Kiev has charged that the Kremlin is planning to begin offensive operations aimed at annexing pro-Russia areas of Eastern Ukraine sometime in January, which Putin and other top officials have continued to deny, saying that where Russia stations its troops in its own territory shouldn’t be taken as a threat to any neighbor or outside power. 

As to the reports of missiles and other major hardware being moved near Ukraine, this is a specific threat the foreign ministry has hinted at in the past few days, explaining that if Brussels and Washington shut the door on dialogue over the recently submitted draft “security proposals” document, then Russia will have no choice but to initiate “military-technical” measures. However, it remains that all of this equipment is still far away from the actual Ukrainian border, very firmly within Russia’s sovereign territory.

But the reality is that pretty much all of Europe is already within range of Russia’s conventional ballistic arsenal anyway, as The Dispatch notes in examining the new security proposals being pitched to NATO:

Article 6 would ban the deployment of intermediate and short-range ballistic missiles by the US in Europe, despite the fact that Russia has already deployed dual-capable SS-26 “Iskander” missiles in Kaliningrad that can reach much of central Europe and has developed intermediate-range missiles that cover large swaths of the continent from the western military district of Russia.

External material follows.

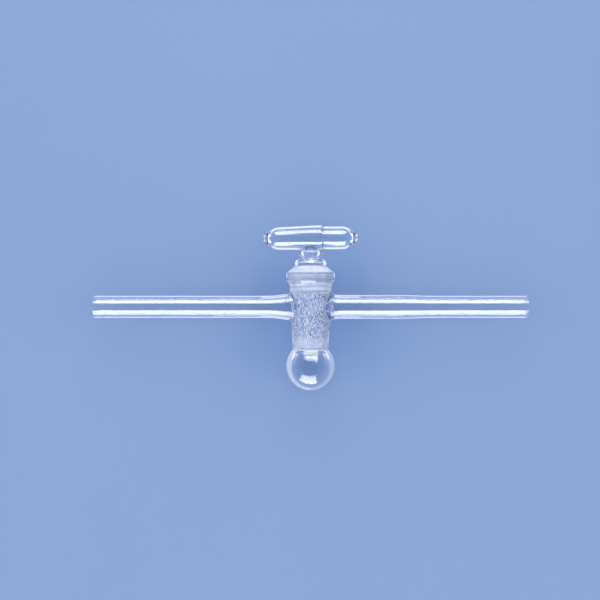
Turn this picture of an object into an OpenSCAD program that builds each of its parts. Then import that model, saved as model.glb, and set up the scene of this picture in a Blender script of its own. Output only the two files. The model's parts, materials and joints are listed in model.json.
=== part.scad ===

Such a self-abnegating undertaking would run the risk of reproducing the missile imbalance that the USSR created in the 1970s that European leaders worried would decouple the defense of Europe from that of the United States and, at the same time, remove whatever incentive Russia might have to reach arms control agreements to limit such missile deployments on their part. 

Concerning this draft document which is intended to jumpstart urgent dialogue between Moscow, NATO and the US, Putin on Thursday said there’s been an agreement for both sides to meet in Geneva next month to hammer out an agreement on ‘no further NATO expansion eastward’. 

However, the White House as of Thursday afternoon is disputing the degree to which there’s been an agreement to meet. Psaki rejected the reports of a firm meeting date in place.

Watch the White House press secretary contradict what Putin said earlier in the day:

Meanwhile, Putin during his major end of year Q&A press conference had a severe rebuke for NATO, addressing the issue of reversing course on past promises

“We are not the ones who are threatening someone. Are we the ones who went there, to the US borders, or to the borders of the United Kingdom or somewhere? They came to us, and now they still say: no, now Ukraine will join NATO as well.”

He described further, “Not a single inch to the East – that’s what we were told in the 90s. So what? Cheated. They just cheated insolently.” He explained: “[There were] five waves of NATO enlargement. And now, please, in Romania, in Poland, there are corresponding [military] systems.”